Member of the Virginia House of Delegates from the Mecklenburg County district
- In office December 2, 1885 – 1887
- Preceded by: Amos Andre Dodson
- Succeeded by: Britton Baskerville Jr.

Member of the Virginia Senate from the Charlotte and Mecklenburg Counties
- In office December 7, 1881 – December 4, 1883
- Preceded by: C.L. Davis
- Succeeded by: William Townes
- In office November 1876 – December 4, 1877
- Preceded by: Albert P. Lathrop
- Succeeded by: E. B. Goode

Personal details
- Born: circa 1847 Mecklenburg County, Virginia
- Died: after 1902 Washington, D.C.
- Party: Republican Readjuster Party
- Spouse(s): Mary E. Jones, Martha Jones
- Occupation: Postmaster, politician, policeman

= James R. Jones (Virginia politician) =

Virginia politician

James Richard Jones (commonly known as "Dick Jones") was an African American who served in both houses of the Virginia General Assembly during the Reconstruction era, as well as the federal postmaster for Boydton (the Mecklenburg county seat). He was affiliated with the Readjuster Party and earlier with the Republican party. After losing his bid for re-election, Jones moved to Washington, D.C. where he served as a member of the U.S. Capitol Police.

==Career==
Jones was a business partner of Ross Hamilton, who had been born a slave in Mecklenburg County, Virginia and after being freed as a result of the American Civil War, represented Mecklenburg County many times in the Virginia House of Delegates. Jones and Hamilton bought several pieces of real estate in Boydton, the Mecklenburg County seat. However, they eventually had a falling out, with Hamilton remaining a "straightout" Republican, and Jones affiliating with the Readjuster Party led by former Confederate general turned railroad executive William Mahone.

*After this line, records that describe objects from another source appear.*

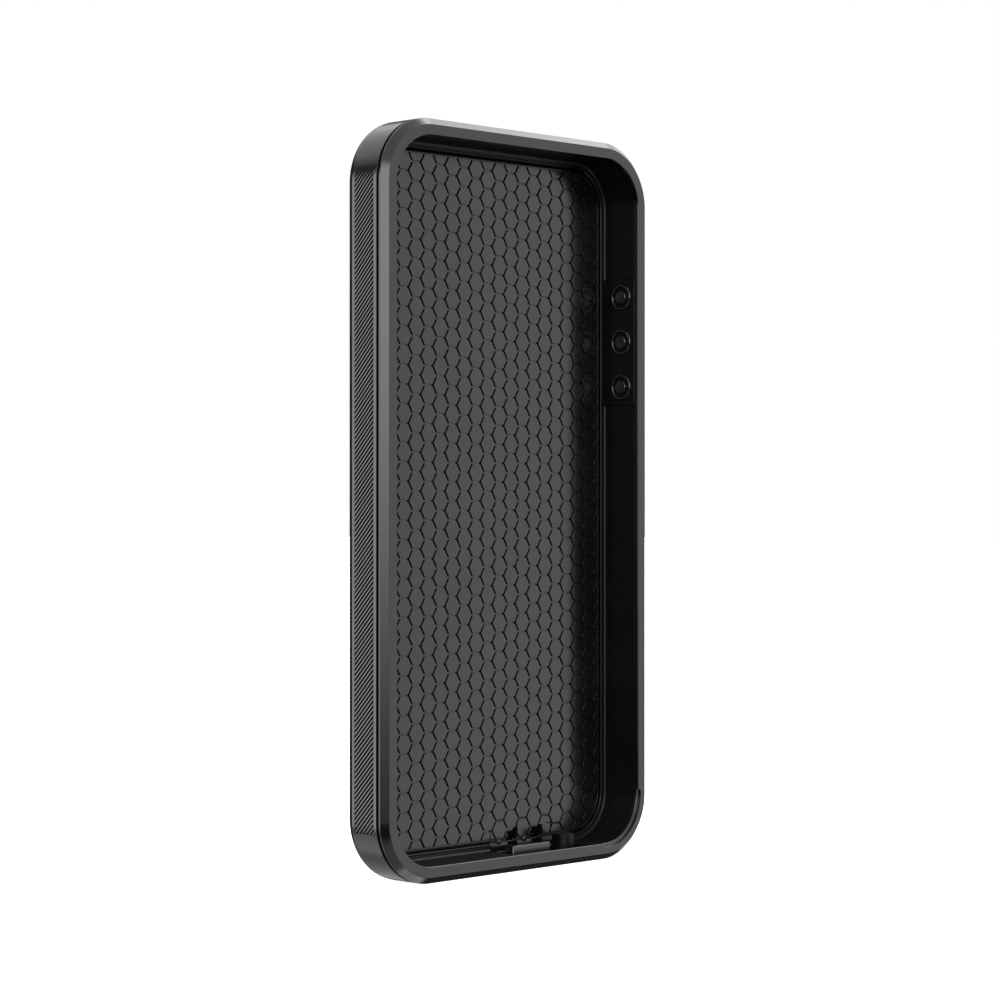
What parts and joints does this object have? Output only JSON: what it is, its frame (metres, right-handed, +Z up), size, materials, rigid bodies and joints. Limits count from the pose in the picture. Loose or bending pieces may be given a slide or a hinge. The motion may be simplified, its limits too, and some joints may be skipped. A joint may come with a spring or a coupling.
{
  "type": "phone case",
  "caption": "Black protective phone case: chamfered push-fit bezel, closed back with ribbed grip sides, soft liner with a honeycomb floor, side buttons and a hinged port door.",
  "frame": {"origin": "centre of the bottom edge: middle of the width and thickness, at the lowest point", "axes": "+Z up along the height, +X to the phone user's right, +Y from the open front to the closed back"},
  "size_m": [0.0838, 0.0128, 0.165],
  "materials": {
    "hard_shell": "gloss black moulded polycarbonate",
    "button_plastic": "satin black moulded plastic",
    "liner_tpu": "glossy black soft urethane",
    "pad_tpu": "smooth black soft urethane with honeycomb grooves",
    "grip_rubber": "semi-gloss black rubber with fine slanted ribs",
    "plug_rubber": "satin black rubber",
    "seal_rubber": "matte black rubber",
    "hinge_metal": "black coated steel"
  },
  "bodies": {
    "case": {"back_tray": "hard_shell", "front_bezel": "hard_shell", "seam_gasket": "seal_rubber", "inner_liner": "liner_tpu", "floor_bead": "liner_tpu", "floor_pad": "pad_tpu", "grip_panel_left": "grip_rubber", "grip_panel_right": "grip_rubber", "button_membrane": "liner_tpu", "hinge_bracket": "hinge_metal", "hinge_pin": "hinge_metal"},
    "upper_button": {"upper_button_cap": "button_plastic", "upper_button_nub": "liner_tpu"},
    "middle_button": {"middle_button_cap": "button_plastic", "middle_button_nub": "liner_tpu"},
    "lower_button": {"lower_button_cap": "button_plastic", "lower_button_nub": "liner_tpu"},
    "port_flap": {"port_door": "hard_shell", "port_plug": "plug_rubber", "jack_plug": "plug_rubber", "door_seal": "seal_rubber"}
  },
  "joints": [
    {"name": "upper_button_press", "type": "slide", "parent": "case", "child": "upper_button", "axis": [-1, 0, 0], "range_m": [0, 0.0005], "stiffness_N_per_m": 1},
    {"name": "middle_button_press", "type": "slide", "parent": "case", "child": "middle_button", "axis": [-1, 0, 0], "range_m": [0, 0.0005], "stiffness_N_per_m": 1},
    {"name": "lower_button_press", "type": "slide", "parent": "case", "child": "lower_button", "axis": [-1, 0, 0], "range_m": [0, 0.0005], "stiffness_N_per_m": 1},
    {"name": "port_door_hinge", "type": "hinge", "parent": "case", "child": "port_flap", "pos_m": [0, 0.0053, 0.0043], "axis": [1, 0, 0], "range_deg": [0, 90], "stiffness_Nm_per_rad": 0.0003, "springref_deg": -11.46}
  ]
}
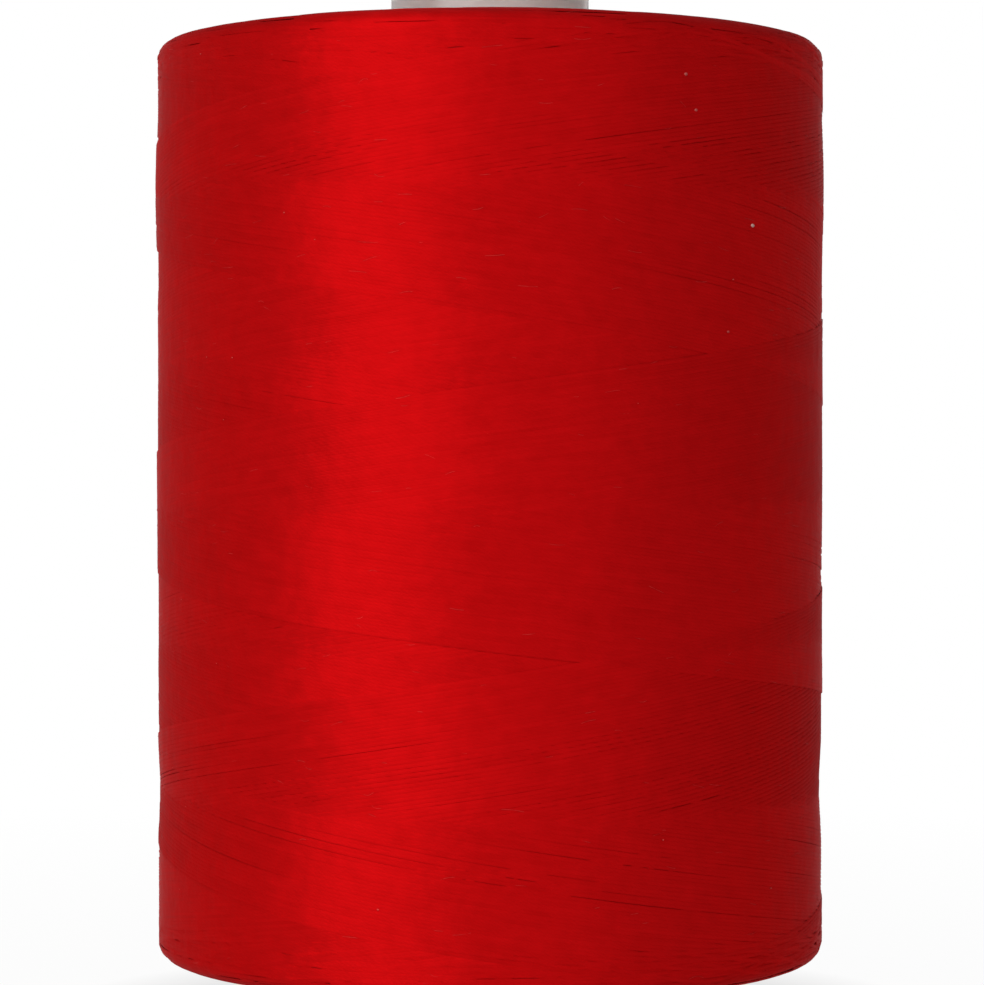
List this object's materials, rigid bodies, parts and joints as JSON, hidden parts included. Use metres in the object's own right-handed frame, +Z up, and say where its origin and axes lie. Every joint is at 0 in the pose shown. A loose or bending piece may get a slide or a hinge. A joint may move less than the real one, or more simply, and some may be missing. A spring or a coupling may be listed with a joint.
{
  "type": "cross-wound spool of sewing thread",
  "caption": "Straight cylinder of fine cotton thread, cross-wound on a plain open tube that stands out at both ends.",
  "frame": {"origin": "middle of the tube's lower end, which the spool stands on", "axes": "+Z up along the tube; the spool looks the same all round, so +X and +Y are free"},
  "size_m": [0.0432, 0.0432, 0.067],
  "materials": {
    "thread": "mercerised cotton thread with a soft sheen",
    "core_plastic": "satin moulded plastic"
  },
  "bodies": {
    "root": {"core": "core_plastic", "thread_winding": "thread"}
  },
  "joints": []
}
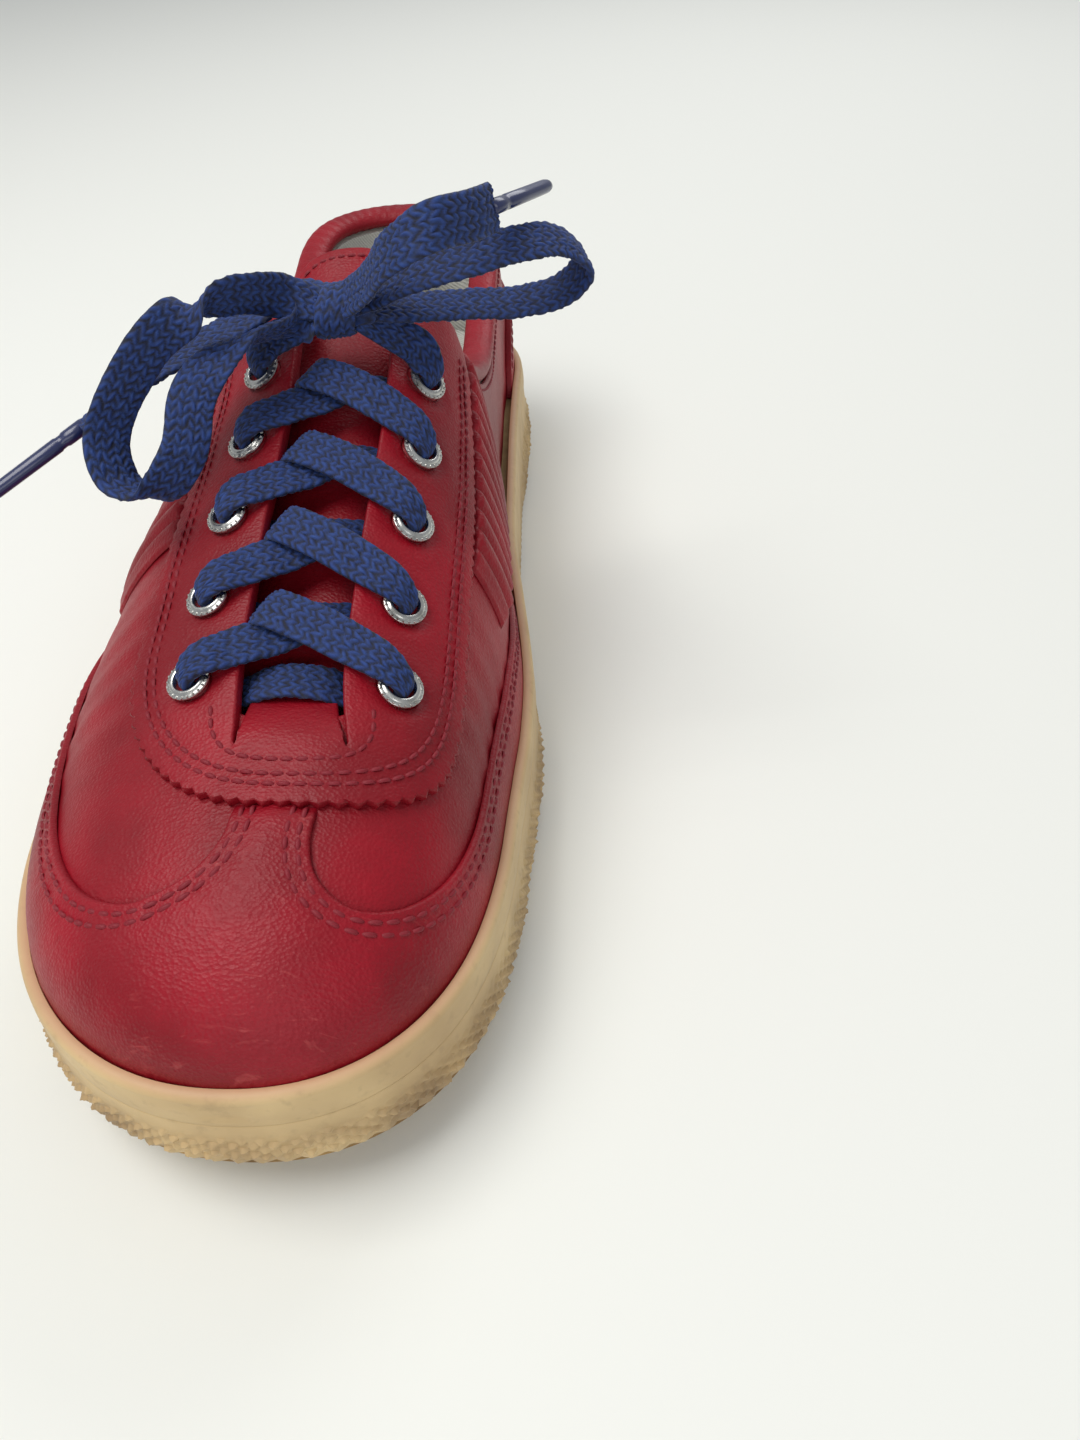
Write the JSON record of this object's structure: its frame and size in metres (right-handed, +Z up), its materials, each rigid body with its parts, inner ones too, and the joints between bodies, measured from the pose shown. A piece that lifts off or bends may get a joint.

Jones first won election to the Virginia Senate by taking over mid-term to fill the vacated seat after the death of Albert P. Lathrop, who represented Mecklenburg and neighboring Charlotte County, Virginia. In 1877, Jones ran for the next session as a Radical Republican but lost to a white conservative E. B. Goode by 373 votes.

In August 1880 Jones received a Patronage appointment as postmaster for Boydton, and continued in that position until January 12, 1885. This caused complications because Virginia law prohibited federal employees from serving as state legislators (although Virginia state legislators can hold other employment).

During this same period Jones ran again for that state senate seat (Goode having been succeeded by C.L. Davis), but this time as a member of the Readjuster Party and in 1881 won a four-year term. Jones introduced two bills to abolish the whipping post and to remove that slavery legacy from the state. However, Jones resigned on December 1, 1883 part way through his term. He was one of four senators found to have flaunted the constitution and laws by being elected whilst holding a salaried office under the State Government.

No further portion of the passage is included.